To store the water as ice for a millennium would require more than one-tenth of the present annual global energy supply to balance the current rate of sea level rise. So perhaps it is not the best solution.

“If we continue to do business as usual and churn out emissions,” says Levermann, “not even such an immense macro-adaptation project as storing water on Antarctica would suffice to limit long-term sea level rise.”

So whatever happens, greenhouse gas emission reductions are vital if sea level rise is to be kept manageable. Additionally, substantial investment into local coastal protection will be required.

Without that sort of investment, we might see a gradual abandonment of coastal areas. This would lead to a huge degree of turmoil when you consider that 44% of the world’s population lives within 150km of the coast.

For a sense of how traumatic such coastal abandonment might be, consider this. Humans faced a similar scenario at the very end of the last ice age, and it left such an impression that stories from those difficult times have echoed down the years to the present.

Sea level was about 120m lower at the peak of the last ice age, 20,000 years ago, when huge volumes of seawater were locked away in glaciers and ice sheets.

As the ice melted the seas rose rapidly again until about 8,000 years ago when sea level began to stabilise. By then shorelines had retreated over 100km in some places.

In Australian aboriginal culture there are flooding legends from those times that have been passed down from generation to generation. They tell of drowned shorelines and lost hunting grounds.
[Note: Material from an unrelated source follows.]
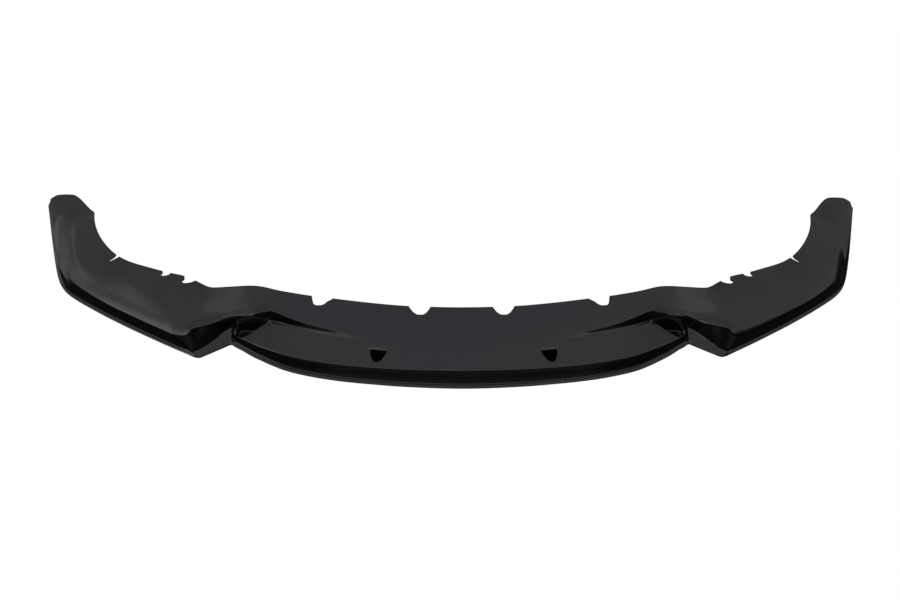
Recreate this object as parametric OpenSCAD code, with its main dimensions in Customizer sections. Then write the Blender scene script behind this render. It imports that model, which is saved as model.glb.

There is also a lost world just off the British coast that was home to thousands of Stone Age settlers. Doggerland was an area of low-lying land that now lies under the North Sea and English Channel. Britain has not always been an island; it was once connected to mainland Europe until rising seas drowned those settlements.

The unpopular truth is that human-induced climate change, and the rise in sea level it is causing, is now changing our coastlines again. The impacts will be felt for generations to come.